# DATA SECTION
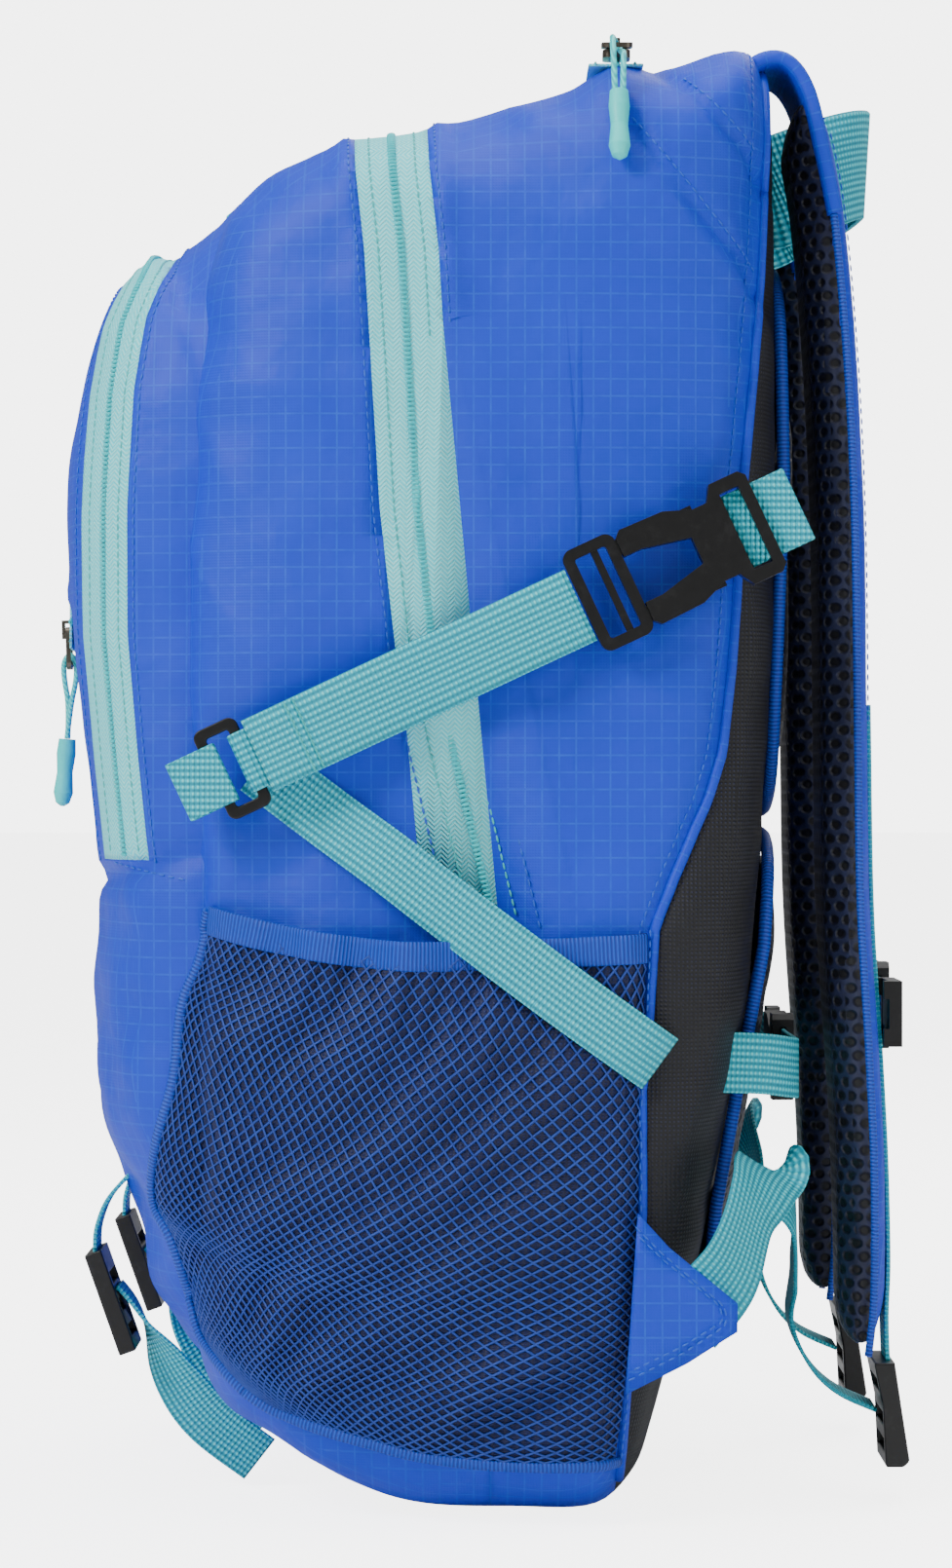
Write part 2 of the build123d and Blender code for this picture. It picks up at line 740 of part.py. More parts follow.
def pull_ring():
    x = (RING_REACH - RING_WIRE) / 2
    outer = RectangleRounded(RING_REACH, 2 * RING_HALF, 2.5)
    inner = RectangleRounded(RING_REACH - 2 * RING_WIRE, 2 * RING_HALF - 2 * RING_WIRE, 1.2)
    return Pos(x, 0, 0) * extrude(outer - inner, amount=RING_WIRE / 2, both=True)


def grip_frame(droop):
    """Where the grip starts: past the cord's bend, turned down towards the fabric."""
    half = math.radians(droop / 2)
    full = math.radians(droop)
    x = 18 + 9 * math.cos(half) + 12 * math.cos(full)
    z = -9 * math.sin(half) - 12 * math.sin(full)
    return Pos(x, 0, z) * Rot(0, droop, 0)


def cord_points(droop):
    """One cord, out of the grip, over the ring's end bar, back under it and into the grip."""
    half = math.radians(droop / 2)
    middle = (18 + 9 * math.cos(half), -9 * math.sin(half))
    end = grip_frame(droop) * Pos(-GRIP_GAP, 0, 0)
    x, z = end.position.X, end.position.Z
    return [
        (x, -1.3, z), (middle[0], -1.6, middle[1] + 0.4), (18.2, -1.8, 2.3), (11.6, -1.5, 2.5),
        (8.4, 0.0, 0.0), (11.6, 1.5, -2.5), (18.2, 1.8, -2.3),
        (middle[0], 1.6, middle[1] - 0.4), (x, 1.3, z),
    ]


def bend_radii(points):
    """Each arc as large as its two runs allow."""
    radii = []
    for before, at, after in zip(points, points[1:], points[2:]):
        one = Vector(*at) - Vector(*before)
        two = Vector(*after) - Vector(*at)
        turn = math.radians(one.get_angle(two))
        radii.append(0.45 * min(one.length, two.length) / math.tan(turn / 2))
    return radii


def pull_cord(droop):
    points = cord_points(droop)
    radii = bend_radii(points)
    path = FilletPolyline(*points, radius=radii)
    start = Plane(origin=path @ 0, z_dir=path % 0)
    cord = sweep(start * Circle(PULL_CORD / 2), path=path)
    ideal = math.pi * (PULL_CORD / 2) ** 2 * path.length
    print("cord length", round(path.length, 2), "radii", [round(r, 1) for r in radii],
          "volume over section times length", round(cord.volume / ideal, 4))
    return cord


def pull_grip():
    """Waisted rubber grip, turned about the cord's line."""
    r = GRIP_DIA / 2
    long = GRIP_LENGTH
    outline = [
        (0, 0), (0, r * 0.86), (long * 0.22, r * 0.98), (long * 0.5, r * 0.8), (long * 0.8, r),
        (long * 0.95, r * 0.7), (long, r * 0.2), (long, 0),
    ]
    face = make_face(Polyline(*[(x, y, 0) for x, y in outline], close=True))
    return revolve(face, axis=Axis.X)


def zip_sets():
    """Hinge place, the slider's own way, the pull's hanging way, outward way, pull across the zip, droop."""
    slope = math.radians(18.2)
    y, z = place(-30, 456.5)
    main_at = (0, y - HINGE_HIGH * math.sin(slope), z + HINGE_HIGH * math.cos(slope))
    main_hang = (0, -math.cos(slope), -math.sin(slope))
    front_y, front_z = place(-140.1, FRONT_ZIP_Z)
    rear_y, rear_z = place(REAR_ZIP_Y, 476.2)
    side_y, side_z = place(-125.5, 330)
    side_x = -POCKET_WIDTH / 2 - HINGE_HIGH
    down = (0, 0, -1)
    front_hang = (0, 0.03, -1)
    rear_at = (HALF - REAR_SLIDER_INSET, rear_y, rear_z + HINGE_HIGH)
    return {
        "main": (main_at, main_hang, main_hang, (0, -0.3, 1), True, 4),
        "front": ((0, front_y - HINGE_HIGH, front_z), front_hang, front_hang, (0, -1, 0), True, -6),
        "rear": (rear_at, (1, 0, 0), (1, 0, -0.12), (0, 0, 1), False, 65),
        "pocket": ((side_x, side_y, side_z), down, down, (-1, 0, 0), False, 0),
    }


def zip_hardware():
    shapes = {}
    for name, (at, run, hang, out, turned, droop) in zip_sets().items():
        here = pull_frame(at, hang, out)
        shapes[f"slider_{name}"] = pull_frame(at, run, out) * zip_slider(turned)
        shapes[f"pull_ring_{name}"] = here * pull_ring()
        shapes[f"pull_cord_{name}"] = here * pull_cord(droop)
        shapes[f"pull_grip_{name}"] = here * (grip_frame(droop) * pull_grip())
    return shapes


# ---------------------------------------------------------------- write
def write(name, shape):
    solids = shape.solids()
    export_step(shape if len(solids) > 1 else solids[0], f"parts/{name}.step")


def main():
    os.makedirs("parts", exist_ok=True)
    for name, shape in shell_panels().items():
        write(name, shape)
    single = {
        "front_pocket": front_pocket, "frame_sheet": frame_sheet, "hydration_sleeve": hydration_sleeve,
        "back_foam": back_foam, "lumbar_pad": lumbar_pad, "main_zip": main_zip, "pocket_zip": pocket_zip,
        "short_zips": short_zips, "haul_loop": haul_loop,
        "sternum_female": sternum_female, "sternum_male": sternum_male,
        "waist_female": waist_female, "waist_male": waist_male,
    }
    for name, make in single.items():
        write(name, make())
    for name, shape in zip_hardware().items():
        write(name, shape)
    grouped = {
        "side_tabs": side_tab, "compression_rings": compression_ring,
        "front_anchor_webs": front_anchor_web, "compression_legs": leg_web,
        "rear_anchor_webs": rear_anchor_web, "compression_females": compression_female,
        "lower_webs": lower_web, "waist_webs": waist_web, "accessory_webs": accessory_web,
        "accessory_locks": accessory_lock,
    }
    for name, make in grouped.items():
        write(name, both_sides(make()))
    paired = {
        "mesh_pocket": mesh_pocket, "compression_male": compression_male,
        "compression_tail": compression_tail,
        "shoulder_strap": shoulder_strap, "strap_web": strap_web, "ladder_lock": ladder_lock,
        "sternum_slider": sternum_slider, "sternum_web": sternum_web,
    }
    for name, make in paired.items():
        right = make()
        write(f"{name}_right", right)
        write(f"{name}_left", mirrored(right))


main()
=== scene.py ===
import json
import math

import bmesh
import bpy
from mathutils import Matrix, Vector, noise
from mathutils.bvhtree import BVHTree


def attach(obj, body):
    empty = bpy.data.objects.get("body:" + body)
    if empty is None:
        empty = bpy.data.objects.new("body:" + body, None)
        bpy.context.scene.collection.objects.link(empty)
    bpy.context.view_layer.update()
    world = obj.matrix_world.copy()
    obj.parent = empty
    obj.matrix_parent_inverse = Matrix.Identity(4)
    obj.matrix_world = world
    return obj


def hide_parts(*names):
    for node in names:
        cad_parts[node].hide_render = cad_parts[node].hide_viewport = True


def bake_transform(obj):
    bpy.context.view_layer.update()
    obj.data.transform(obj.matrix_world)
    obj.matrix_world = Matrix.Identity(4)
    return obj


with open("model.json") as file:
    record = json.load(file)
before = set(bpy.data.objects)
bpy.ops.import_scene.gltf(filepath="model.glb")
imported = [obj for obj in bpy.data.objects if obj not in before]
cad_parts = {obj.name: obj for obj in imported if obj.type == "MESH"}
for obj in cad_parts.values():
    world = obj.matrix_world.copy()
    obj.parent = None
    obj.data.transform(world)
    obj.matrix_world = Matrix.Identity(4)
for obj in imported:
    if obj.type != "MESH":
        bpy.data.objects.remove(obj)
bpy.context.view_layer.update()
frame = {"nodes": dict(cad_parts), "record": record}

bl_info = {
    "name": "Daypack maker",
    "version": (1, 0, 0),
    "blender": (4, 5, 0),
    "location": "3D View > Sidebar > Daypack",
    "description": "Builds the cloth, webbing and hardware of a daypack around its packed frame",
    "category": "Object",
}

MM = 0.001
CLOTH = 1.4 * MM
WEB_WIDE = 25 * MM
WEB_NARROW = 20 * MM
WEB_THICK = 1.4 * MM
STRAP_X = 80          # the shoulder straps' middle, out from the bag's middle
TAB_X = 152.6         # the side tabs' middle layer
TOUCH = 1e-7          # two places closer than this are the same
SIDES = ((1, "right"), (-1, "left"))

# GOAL
Beginning at the top of the data, please return every line until and including the line containing "return Pos(x, 0, 0)", copied exactly, and nothing past it.

# THE RESULT
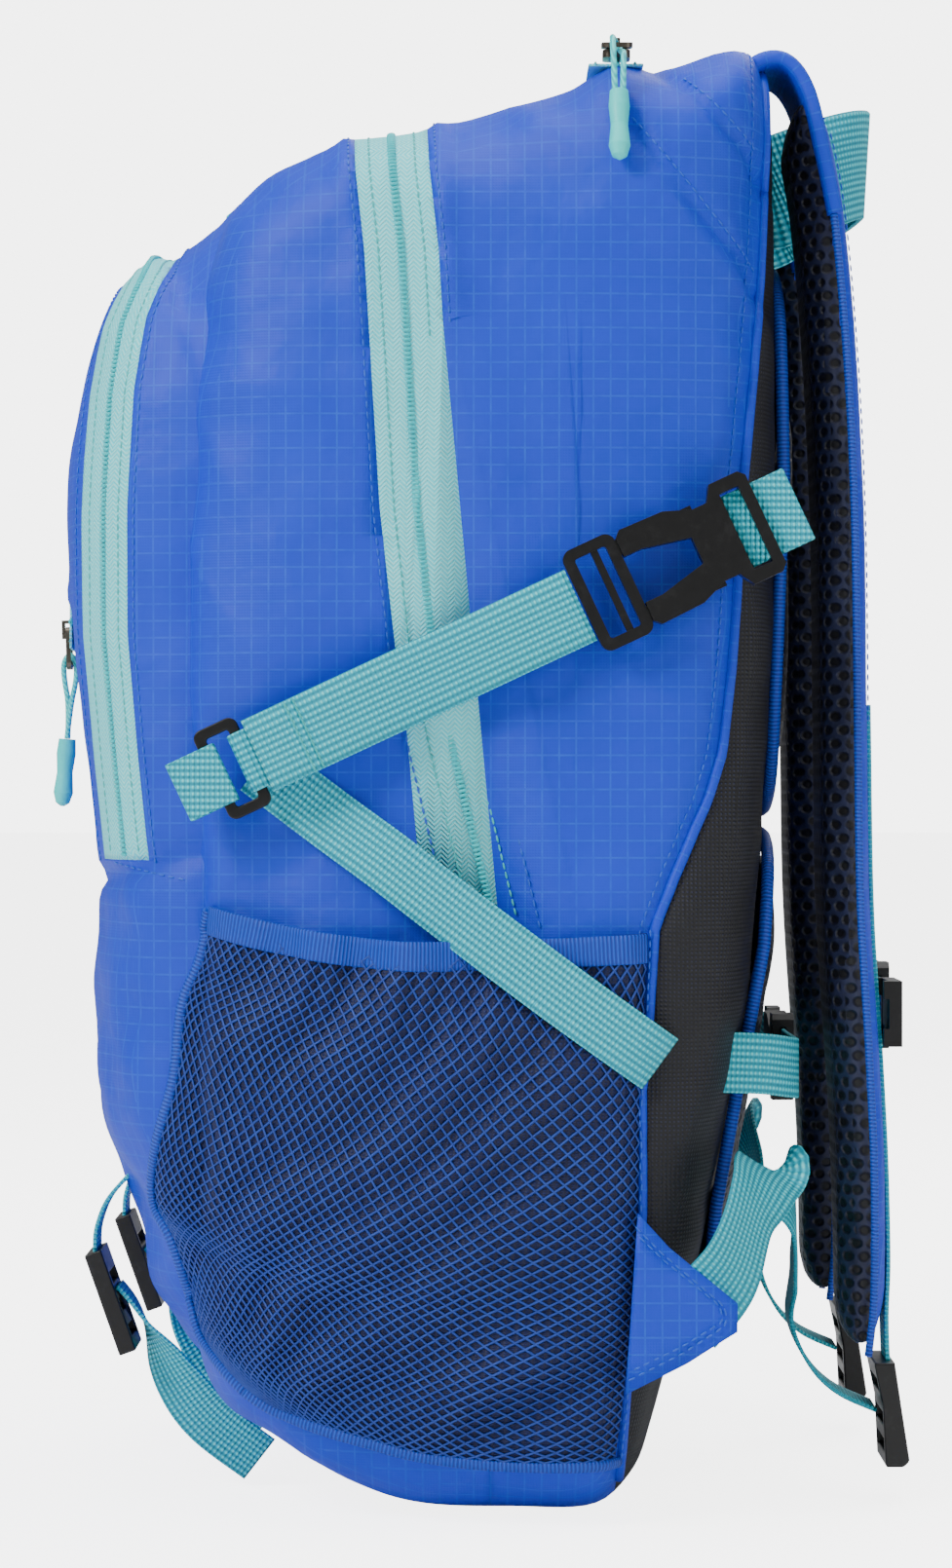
Write part 2 of the build123d and Blender code for this picture. It picks up at line 740 of part.py. More parts follow.
def pull_ring():
    x = (RING_REACH - RING_WIRE) / 2
    outer = RectangleRounded(RING_REACH, 2 * RING_HALF, 2.5)
    inner = RectangleRounded(RING_REACH - 2 * RING_WIRE, 2 * RING_HALF - 2 * RING_WIRE, 1.2)
    return Pos(x, 0, 0) * extrude(outer - inner, amount=RING_WIRE / 2, both=True)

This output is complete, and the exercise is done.